Сегодня философы называют такую точку зрения термином «генный селекционизм», но я сомневаюсь, что Уильямс считал ее радикальным отходом от ортодоксального неодарвинистского «отбора между особями». Ничего такого не подразумевал и я, когда десятилетием позже заново изложил и развил ее в своих книгах «Эгоистичный ген» и «Расширенный фенотип». Мы думали, что просто проясняем то, что на самом деле имеется в виду под ортодоксальным неодарвинизмом. Однако и критики, и сторонники в равной мере ошибочно увидели в нашей позиции нападки на дарвиновские представления об организме как о единице отбора. Это произошло потому, что мы недостаточно четко провели различие между репликаторами и транспортными средствами. Конечно же, особь – единица (или по меньшей мере важнейшая среди единиц) отбора, если иметь в виду отбор транспортных средств. Но она вовсе не репликатор.
Репликатором можно назвать что угодно, с чего снимаются копии. В таком случае индивидуальный организм – не репликатор, а размножение индивидуума – не репликация. Последнее верно даже при бесполом, вегетативном размножении. Это вопрос не факта, а определения.

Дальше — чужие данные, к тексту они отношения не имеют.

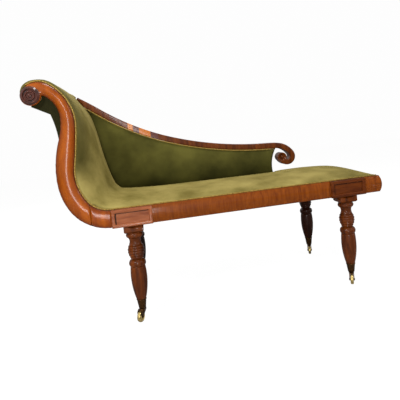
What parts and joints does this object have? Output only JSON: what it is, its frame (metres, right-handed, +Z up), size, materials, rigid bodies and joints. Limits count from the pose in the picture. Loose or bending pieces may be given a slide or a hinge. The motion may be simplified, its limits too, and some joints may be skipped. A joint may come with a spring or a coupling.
{
  "type": "recamier",
  "caption": "Recamier on turned legs with castors: S-scrolled upholstered head at one end, low back falling in an ogee to an open volute, seat open at the foot",
  "frame": {"origin": "on the floor, under the middle of the bounding box", "axes": "+X runs from the head to the foot end, +Y from the open front to the back, +Z up"},
  "size_m": [1.2568, 0.508, 0.8701],
  "materials": {
    "mahogany": "french polished mahogany",
    "beech": "sawn beech, unfinished",
    "velvet": "olive velvet with a short nap",
    "gimp": "woven braid",
    "jute": "jute webbing",
    "black_cloth": "thin lining cloth",
    "brass": "aged cast brass"
  },
  "bodies": {
    "frame": {"front_scroll_board": "beech", "rear_scroll_board": "beech", "scroll_facing": "mahogany", "scroll_facing_foot": "mahogany", "scroll_roundel": "mahogany", "front_seat_rail": "beech", "rear_seat_rail": "beech", "foot_end_rail": "beech", "head_bottom_rail": "beech", "head_middle_rail": "beech", "head_roll_core": "beech", "seat_cross_rail": "beech", "corner_blocks": "beech", "front_rail_facing": "mahogany", "front_corner_facing": "mahogany", "foot_rail_facing": "mahogany", "head_tablet": "mahogany", "foot_tablet": "mahogany", "back_crest_rail": "mahogany", "back_bottom_rail": "beech", "back_end_post": "beech", "back_upright": "beech", "seat_webbing": "jute", "head_webbing": "jute", "back_webbing": "jute", "base_lining": "black_cloth", "frame_dowels": "beech", "head_pad": "velvet", "seat_pad": "velvet", "back_pad": "velvet", "back_end_cover": "velvet", "back_outside_cover": "velvet", "head_outside_cover": "velvet", "head_gimp": "gimp", "seat_gimp": "gimp", "back_gimp": "gimp", "head_front_leg": "mahogany", "head_front_castor_cup": "brass", "foot_front_leg": "mahogany", "foot_front_castor_cup": "brass", "head_rear_leg": "mahogany", "head_rear_castor_cup": "brass", "foot_rear_leg": "mahogany", "foot_rear_castor_cup": "brass"},
    "head_front_horn": {"head_front_castor_horn": "brass", "head_front_castor_axle": "brass"},
    "head_front_wheel": {"head_front_castor_wheel": "brass"},
    "foot_front_horn": {"foot_front_castor_horn": "brass", "foot_front_castor_axle": "brass"},
    "foot_front_wheel": {"foot_front_castor_wheel": "brass"},
    "head_rear_horn": {"head_rear_castor_horn": "brass", "head_rear_castor_axle": "brass"},
    "head_rear_wheel": {"head_rear_castor_wheel": "brass"},
    "foot_rear_horn": {"foot_rear_castor_horn": "brass", "foot_rear_castor_axle": "brass"},
    "foot_rear_wheel": {"foot_rear_castor_wheel": "brass"}
  },
  "joints": [
    {"name": "head_front_swivel", "type": "hinge", "parent": "frame", "child": "head_front_horn", "pos_m": [-0.31036, -0.2095, 0.0465], "axis": [0, 0, 1], "continuous": true},
    {"name": "head_front_roll", "type": "hinge", "parent": "head_front_horn", "child": "head_front_wheel", "pos_m": [-0.31836, -0.22336, 0.019], "axis": [0.866, -0.5, 0], "continuous": true},
    {"name": "foot_front_swivel", "type": "hinge", "parent": "frame", "child": "foot_front_horn", "pos_m": [0.48964, -0.2095, 0.0465], "axis": [0, 0, 1], "continuous": true},
    {"name": "foot_front_roll", "type": "hinge", "parent": "foot_front_horn", "child": "foot_front_wheel", "pos_m": [0.48275, -0.22394, 0.019], "axis": [0.9026, -0.4305, 0], "continuous": true},
    {"name": "head_rear_swivel", "type": "hinge", "parent": "frame", "child": "head_rear_horn", "pos_m": [-0.31036, 0.2205, 0.0465], "axis": [0, 0, 1], "continuous": true},
    {"name": "head_rear_roll", "type": "hinge", "parent": "head_rear_horn", "child": "head_rear_wheel", "pos_m": [-0.3073, 0.20479, 0.019], "axis": [0.9816, 0.1908, 0], "continuous": true},
    {"name": "foot_rear_swivel", "type": "hinge", "parent": "frame", "child": "foot_rear_horn", "pos_m": [0.48964, 0.2205, 0.0465], "axis": [0, 0, 1], "continuous": true},
    {"name": "foot_rear_roll", "type": "hinge", "parent": "foot_rear_horn", "child": "foot_rear_wheel", "pos_m": [0.48417, 0.20546, 0.019], "axis": [0.9397, -0.342, 0], "continuous": true}
  ]
}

Если вы тут сомневаетесь, значит, не уловили смысл термина «репликатор».
Чтобы определить, относится ли объект к истинным репликаторам, в качестве рабочего критерия задайтесь вопросом, какова судьба повреждений у данного класса объектов. Отдельную особь вроде размножающейся клонированием тли или палочника можно было бы считать настоящим репликатором только в том случае, если бы повреждения фенотипа – скажем, оторванная нога – воспроизводились в следующем поколении. Ничего подобного, разумеется, не происходит. Обратите внимание, что повреждение генотипа – мутация – в следующем поколении воспроизведется. Конечно, затем оно может проявиться и на уровне фенотипа, но сам фенотипический дефект не будет тем, с чего снимается копия. Это не что иное, как хорошо известный принцип ненаследуемости приобретенных признаков или же его молекулярная версия – криковская центральная догма.

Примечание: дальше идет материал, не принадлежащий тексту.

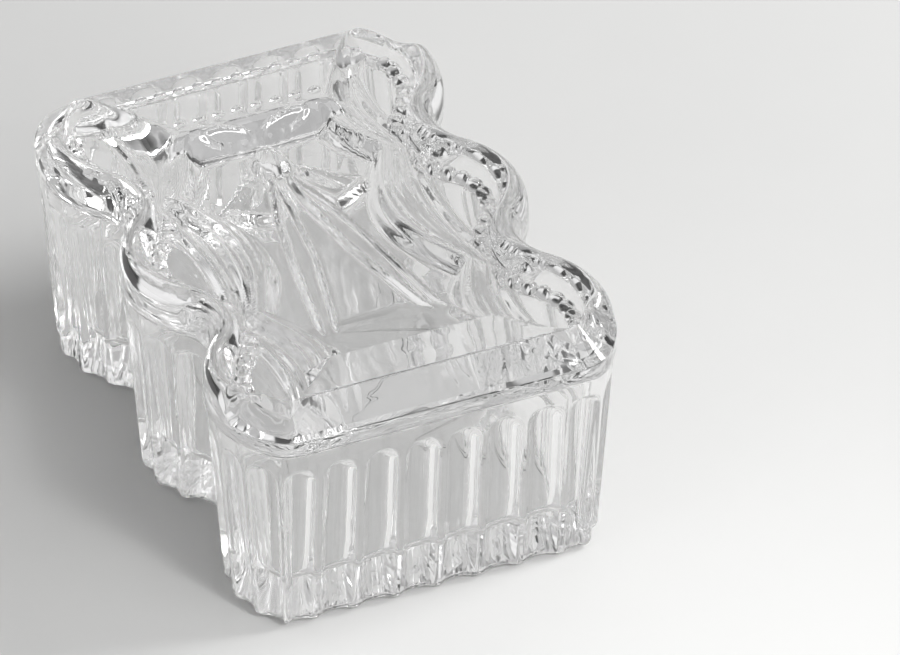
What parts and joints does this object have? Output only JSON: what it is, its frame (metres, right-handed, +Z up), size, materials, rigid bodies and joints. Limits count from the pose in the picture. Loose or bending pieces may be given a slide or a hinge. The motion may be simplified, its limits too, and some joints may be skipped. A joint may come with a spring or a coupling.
{
  "type": "glass casket box",
  "caption": "Small lidded keepsake casket in clear pressed glass: a fluted, lobed base with a thick foot, and a lift-off lid with a sunk panel and a moulded ribbon bow.",
  "frame": {"origin": "centre of the foot, on the surface the box stands on", "axes": "+Z up, -Y towards the straight front side, +X to the right seen from the front, Y along the long sides"},
  "size_m": [0.08, 0.115, 0.0519],
  "materials": {
    "base_glass": "fire-polished clear pressed crystal",
    "lid_glass": "fire-polished clear pressed crystal"
  },
  "bodies": {
    "base": {"base": "base_glass"},
    "lid": {"lid": "lid_glass"}
  },
  "joints": [
    {"name": "lid_lift", "type": "slide", "parent": "base", "child": "lid", "axis": [0, 0, 1], "range_m": [0, 0.06]}
  ]
}
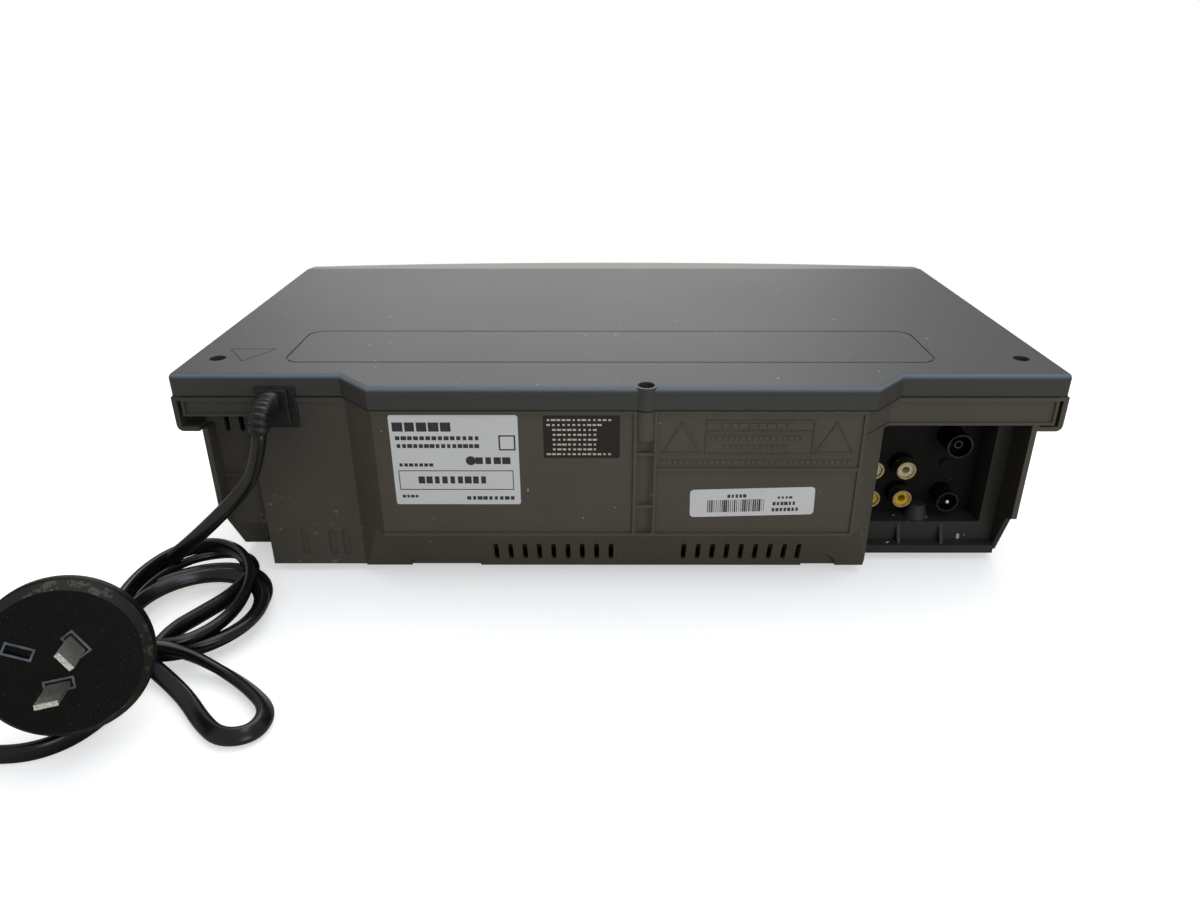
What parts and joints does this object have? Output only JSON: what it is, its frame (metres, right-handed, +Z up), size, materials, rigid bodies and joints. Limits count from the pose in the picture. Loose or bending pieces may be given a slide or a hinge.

«Активным» я называю такой репликатор, чья природа влияет на его способность к самовоспроизведению, то есть поврежденные репликаторы могут стать менее успешными или более успешными в копировании по сравнению с исходной версией (на практике это происходит по причине того, что мы привыкли называть «фенотипическими эффектами»). В любом дарвиновском процессе на любой планете подлинная единица отбора – активный репликатор зародышевого пути. Так вышло, что на нашей планете им оказалась ДНК.
Позднее Уильямс вернулся к этому вопросу в своей книге «Естественный отбор». Он тоже полагает, что ген не относится к той же иерархической лестнице, что и организм: «Удобнее всего справиться с подобными затруднениями, если рассматривать отбор индивидуальных организмов не как еще один из уровней отбора в дополнение к генному, но как основной механизм отбора на генном уровне».

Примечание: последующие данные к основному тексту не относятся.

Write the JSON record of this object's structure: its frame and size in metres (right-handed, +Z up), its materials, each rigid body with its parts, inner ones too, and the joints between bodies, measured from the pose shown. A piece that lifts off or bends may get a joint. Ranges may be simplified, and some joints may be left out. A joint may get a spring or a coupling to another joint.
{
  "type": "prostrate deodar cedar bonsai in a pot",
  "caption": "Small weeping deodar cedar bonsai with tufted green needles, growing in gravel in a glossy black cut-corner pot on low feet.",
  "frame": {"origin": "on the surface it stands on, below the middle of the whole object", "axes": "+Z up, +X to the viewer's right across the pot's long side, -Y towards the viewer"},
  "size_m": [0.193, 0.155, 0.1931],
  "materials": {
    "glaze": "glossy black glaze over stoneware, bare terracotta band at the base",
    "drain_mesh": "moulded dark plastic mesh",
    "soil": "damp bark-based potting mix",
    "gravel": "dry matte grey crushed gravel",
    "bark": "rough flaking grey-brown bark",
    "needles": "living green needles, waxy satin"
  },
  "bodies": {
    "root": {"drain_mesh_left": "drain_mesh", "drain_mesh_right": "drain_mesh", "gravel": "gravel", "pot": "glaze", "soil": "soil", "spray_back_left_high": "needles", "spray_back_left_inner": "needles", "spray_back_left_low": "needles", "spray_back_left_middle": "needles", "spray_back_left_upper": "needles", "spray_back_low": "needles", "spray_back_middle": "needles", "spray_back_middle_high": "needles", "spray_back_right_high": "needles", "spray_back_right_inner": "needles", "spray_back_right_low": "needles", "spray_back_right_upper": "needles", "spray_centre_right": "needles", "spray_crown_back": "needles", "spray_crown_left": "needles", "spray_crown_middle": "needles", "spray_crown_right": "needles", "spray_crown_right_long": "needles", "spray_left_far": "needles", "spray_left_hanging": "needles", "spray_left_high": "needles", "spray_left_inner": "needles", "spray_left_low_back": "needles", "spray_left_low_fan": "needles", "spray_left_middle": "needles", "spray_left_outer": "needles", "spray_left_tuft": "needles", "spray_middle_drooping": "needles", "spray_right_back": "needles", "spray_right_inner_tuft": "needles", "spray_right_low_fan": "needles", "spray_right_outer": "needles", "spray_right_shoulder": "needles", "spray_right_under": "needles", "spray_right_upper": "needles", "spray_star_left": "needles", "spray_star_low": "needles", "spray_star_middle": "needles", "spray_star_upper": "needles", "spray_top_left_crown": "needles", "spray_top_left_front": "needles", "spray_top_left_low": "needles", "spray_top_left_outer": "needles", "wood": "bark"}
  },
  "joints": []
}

«Основной механизм отбора на генном уровне» – так Уильямс описывает то, что я назвал бы «транспортным средством», а Дэвид Халл – «интерактором». А для обозначения того, что я называю «репликатором», – иными словами, для проведения границы между генами и любыми транспортными средствами – Уильямс предложил выражение домен кодирования, противопоставляя его материальному домену. Единица домена кодирования – кодекс. Закодированная в гене информация несомненно относится к домену кодирования. А атомы ДНК того же гена – к материальному домену. Единственные другие кандидаты в домен кодирования, какие приходят мне в голову, – это мемы вроде самокопирующихся компьютерных программ и единиц культурного наследования. Значит, и те и другие также следует считать кандидатами на звание активных репликаторов зародышевого пути и единиц отбора в некоем гипотетическом дарвиновском процессе. А отдельную особь даже нельзя рассматривать как кандидата на роль репликатора в каком бы то ни было дарвиновском процессе, сколь угодно воображаемом.
Но я еще не воздал должное критике идеи генного селекционизма. Самую убедительную критику высказал Эрнст Майр собственной персоной, используя аргументацию, которая уже угадывалась в его знаменитых нападках на то, что он провокационно[119] назвал «генетикой мешка горошин», а также в главе «Единство генотипа» своей книги «Зоологический вид и эволюция». К примеру, он там пишет: «Представление о генах как о независимых единицах ошибочно как с физиологической, так и с эволюционной точек зрения»[120].
Эта великолепно написанная книга – одна из моих любимых, и я согласен с каждым словом главы «Единство генотипа», за исключением ее главного положения, вызывающего во мне решительный протест!
Тут важно проводить различие между ролью генов в эмбриологии и их ролью в эволюции. Невозможно отрицать тот факт – не имеющий, впрочем, никакого отношения к дискуссии об уровнях отбора, – что в эмбриогенезе взаимодействие генов сложно и неразрывно, хотя не любой эмбриолог зайдет так далеко, как Майр, сказавший: «Каждый ген оказывает влияние на все признаки организма, и каждый признак находится под влиянием всех генов»[121].
Майр и сам признает, что эта цитата – преувеличение. Я рад привести ее здесь в таком же ключе. Рад, потому что, окажись она даже в буквальном смысле правдой, положение гена как единицы отбора – то есть репликатора – не пошатнется ни в малейшей степени. И если это звучит как парадокс, то он был разрешен самим же Майром: «Генотипической средой данного гена служит не только совокупность всех генов данной зиготы, в которой он временно находится, но и весь генофонд локальной популяции, в которой данный ген встречается»[122].
Вот где вся соль! Каждый ген отбирается по своей способности выживать в окружающей его среде. Естественно, первое, о чем мы думаем, – это внешняя среда. Но самый важный элемент генного окружения – другие гены. Благодаря такой «экологии генов», когда отбор благоприятствует каждому из них в силу его умения процветать в присутствии остальных представителей перемешиваемого половой рекомбинацией генофонда, и достигается иллюзия «единства генотипа». Категорически неверно утверждать, что раз геном единым фронтом выполняет свою эмбриологическую функцию, то, следовательно, и в своей эволюционной роли он тоже един. Майр был прав насчет эмбриологии. Уильямс – насчет эволюции. И никаких разногласий.